→ **THE EXERCISE**
Within the listing below, locate all lines containing the word "that". Copy each one.

***

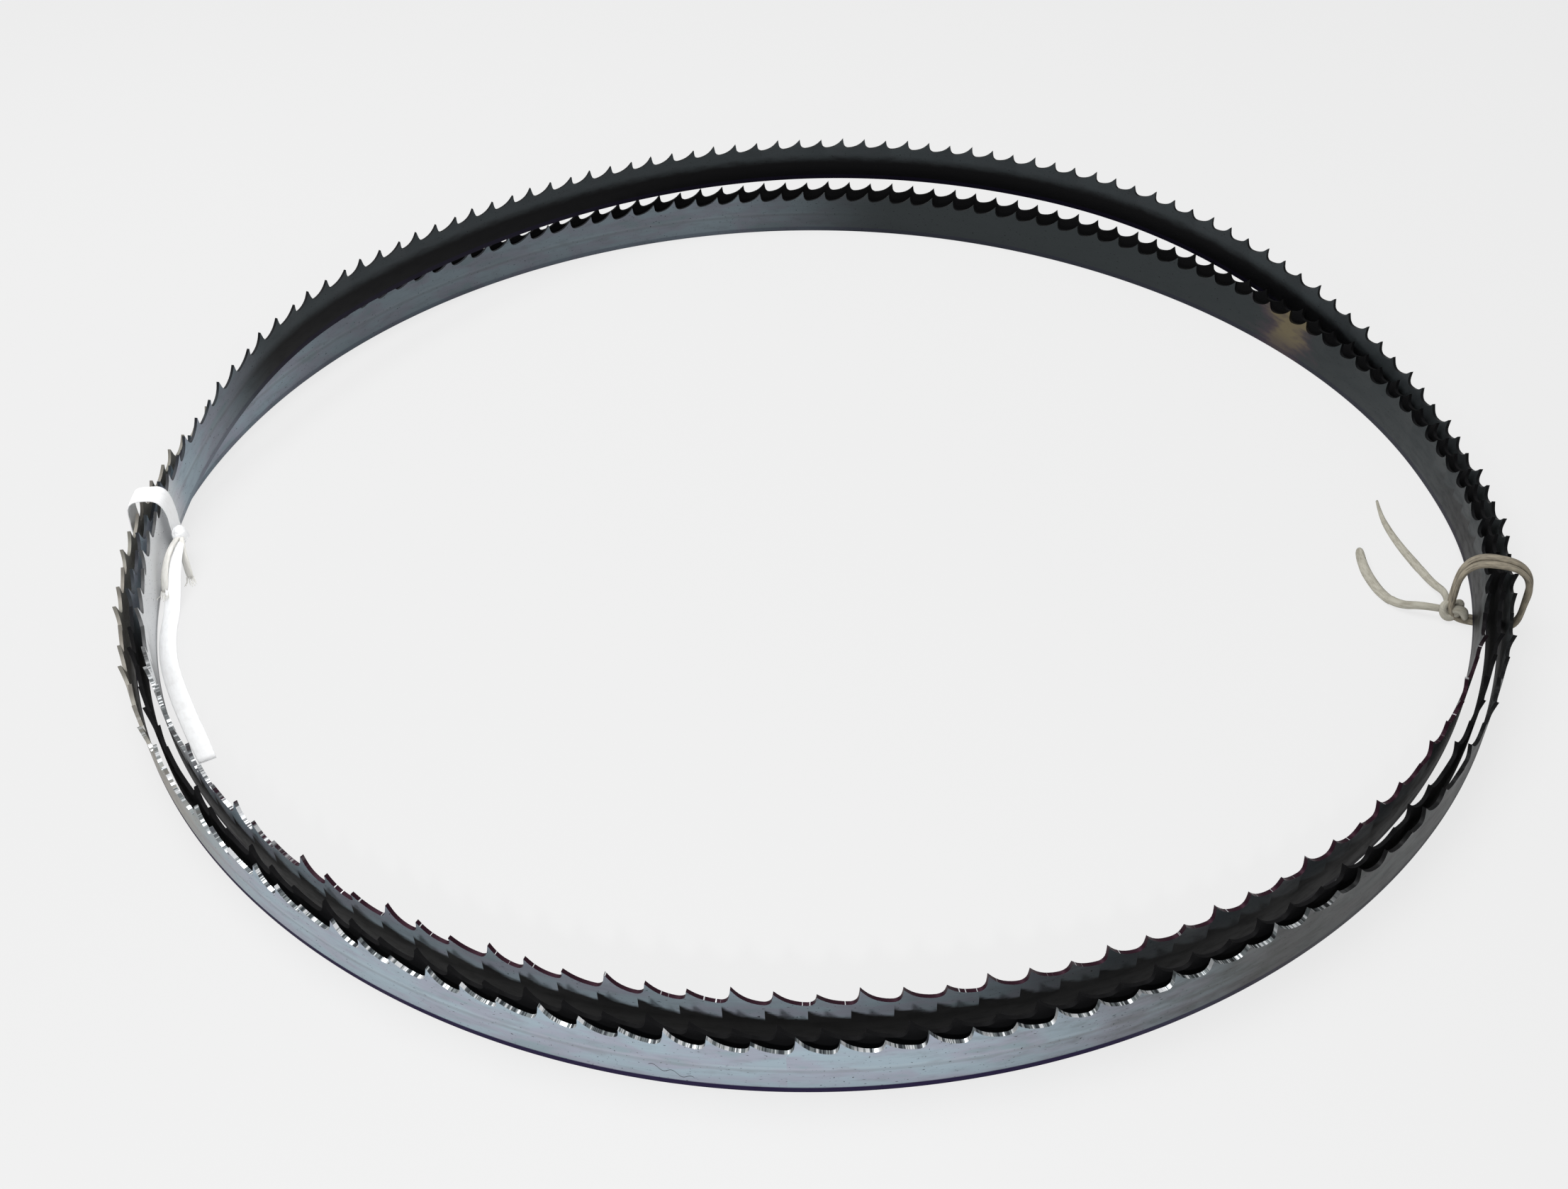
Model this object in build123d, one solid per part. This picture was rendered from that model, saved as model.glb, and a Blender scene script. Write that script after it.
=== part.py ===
from build123d import *
import os
from math import cos, radians, sin, tan

import numpy as np

# Band saw blade, one endless toothed band folded into a coil of three turns that stands on its
# back edge, tied with string on the right and with tape on the left. Millimetres, +Z up, with the
# origin on the floor at the middle of the coil.

# Band
BLADE_LENGTH = 3607.0
TOOTH_COUNT = 426
BLADE_WIDTH = 15.9
THICKNESS = 0.9
GULLET_DEPTH = 3.4
TOOTH_SET = 0.65

# Tooth outline from one gullet bottom to the next: share of the pitch, share of the gullet depth
TOOTH_OUTLINE = ((0.17, 0.27), (0.21, 1.0), (0.43, 0.48), (0.73, 0.10))

# Raker pattern: one tooth leans inwards, one stands straight, one leans outwards
SET_PATTERN = (-1, 0, 1)

# Coil. Each row is a direction, how far the innermost strand is off the mean radius there, the
# slack between the inner and middle strand and between the middle and outer strand, and the
# turns that these three strands belong to.
TURNS = 3
STRAND_CLEARANCE = 0.3
STATIONS = (
    (270, -4.0, 5.6, 0.4, (2, 3, 1)),
    (315, -4.5, 2.6, 0.2, (2, 3, 1)),
    (0, -6.5, 0.3, 0.3, (2, 3, 1)),
    (45, -8.5, 4.4, 0.2, (2, 3, 1)),
    (90, -3.0, 7.5, -0.6, (2, 3, 1)),
    (135, -8.0, 2.0, 0.7, (1, 2, 3)),
    (180, -8.2, 0.6, 0.4, (1, 2, 3)),
    (225, -6.2, 1.6, 0.1, (1, 2, 3)),
)

# The first turn climbs over the other two, crosses them and comes down inside them
CROSSING_GAP = 0.7
CLIMB_FROM, CLIMB_SPAN = 346.0, 80.0
DESCENT_FROM, DESCENT_SPAN = 505.0, 55.0

# String tie on the right: two passes side by side and a knot on the inner side
STRING_DIAMETER = 2.2
STRING_SIDES = 8
STRING_DIRECTION = 342.0
STRING_SLACK_INNER = 4.2
STRING_SLACK_OUTER = 2.4
STRING_SLACK_TOP = 1.2
STRING_TOP_CORNER = 5.5
STRING_FOOT_CORNER = 3.2
KNOT_LENGTH = 7.0
KNOT_DIAMETER = 5.6
KNOT_HEIGHT = 3.0
KNOT_BEVEL = 0.8
KNOT_SHIFT = 1.2
LONG_TAIL_SHIFT = 1.7

# Free string tails: a straight stub out of the knot, and the route from there to the end
TAIL_STUB = 4.5
LONG_TAIL_DIAMETER = 1.8
LONG_TAIL = (
    (172.3, -42.4, 1.3),
    (170.9, -34.6, 0.9),
    (169.0, -26.0, 0.9),
    (167.9, -17.2, 0.9),
    (167.8, -9.2, 0.9),
    (168.9, -1.9, 0.9),
)
SHORT_TAIL_DIAMETER = 2.2
SHORT_TAIL = (
    (160.8, -52.0, 1.6),
    (157.6, -47.4, 1.1),
    (156.2, -40.8, 1.1),
    (155.8, -33.4, 1.1),
    (156.8, -26.6, 1.1),
)

# Tape tie on the left: one band, a knot on the inner side, two short ends and one long tail
TAPE_WIDTH = 7.5
TAPE_THICKNESS = 0.5
TAPE_DIRECTION = 187.0
TAPE_SLACK_SIDE = 0.9
TAPE_SLACK_TOP = 0.9
TAPE_TOP_CORNER = 2.8
TAPE_FOOT_CORNER = 2.0
TAPE_KNOT = (4.6, 5.4, 6.0)
TAPE_KNOT_BEVEL = 1.2
TAPE_KNOT_HEIGHT = 8.0
TAPE_KNOT_SHIFT = 3.6
TAPE_KNOT_TURN = 3.0
TAPE_END_WIDTH = 2.4
TAPE_ENDS = ((-174.7, -36.0), (-176.2, -46.0))
TAPE_TAIL_WIDTH = 4.5
TAPE_TAIL_STUB = 9.0
TAPE_TAIL_LANDING = 22.0
TAPE_TAIL = (
    (-171.8, -61.6),
    (-167.2, -73.6),
    (-160.4, -85.4),
    (-152.6, -97.6),
    (-144.8, -109.2),
)

# Clearances where one piece lies against another
SEAT_GAP = 0.1
TIE_RISE_SPAN = 24.0

STRAND_PITCH = THICKNESS + 2 * TOOTH_SET + STRAND_CLEARANCE
BODY_HEIGHT = BLADE_WIDTH - GULLET_DEPTH
CROSSING_LIFT = BLADE_WIDTH + CROSSING_GAP
SAMPLES = 9000


def smooth_step(share):
    """Climb from 0 to 1 that starts and ends level and without a jump in its curvature."""
    t = np.clip(share, 0.0, 1.0)
    return t**3 * (10 - 15 * t + 6 * t**2)


def station_offsets():
    """Distance of the band from the mean radius at every station of the three turns, in order."""
    offsets = np.zeros((TURNS, len(STATIONS)))
    for place, (_, innermost, first_slack, second_slack, order) in enumerate(STATIONS):
        steps = (0.0, STRAND_PITCH + first_slack, STRAND_PITCH + second_slack)
        for turn, offset in zip(order, np.cumsum(steps)):
            offsets[turn - 1, place] = innermost + offset
    return offsets.ravel()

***

→ **PROBLEM SOLUTION**
Model this object in build123d, one solid per part. This picture was rendered from that model, saved as model.glb, and a Blender scene script. Write that script after it.
# Band saw blade, one endless toothed band folded into a coil of three turns that stands on its
# turns that these three strands belong to.
    """Climb from 0 to 1 that starts and ends level and without a jump in its curvature."""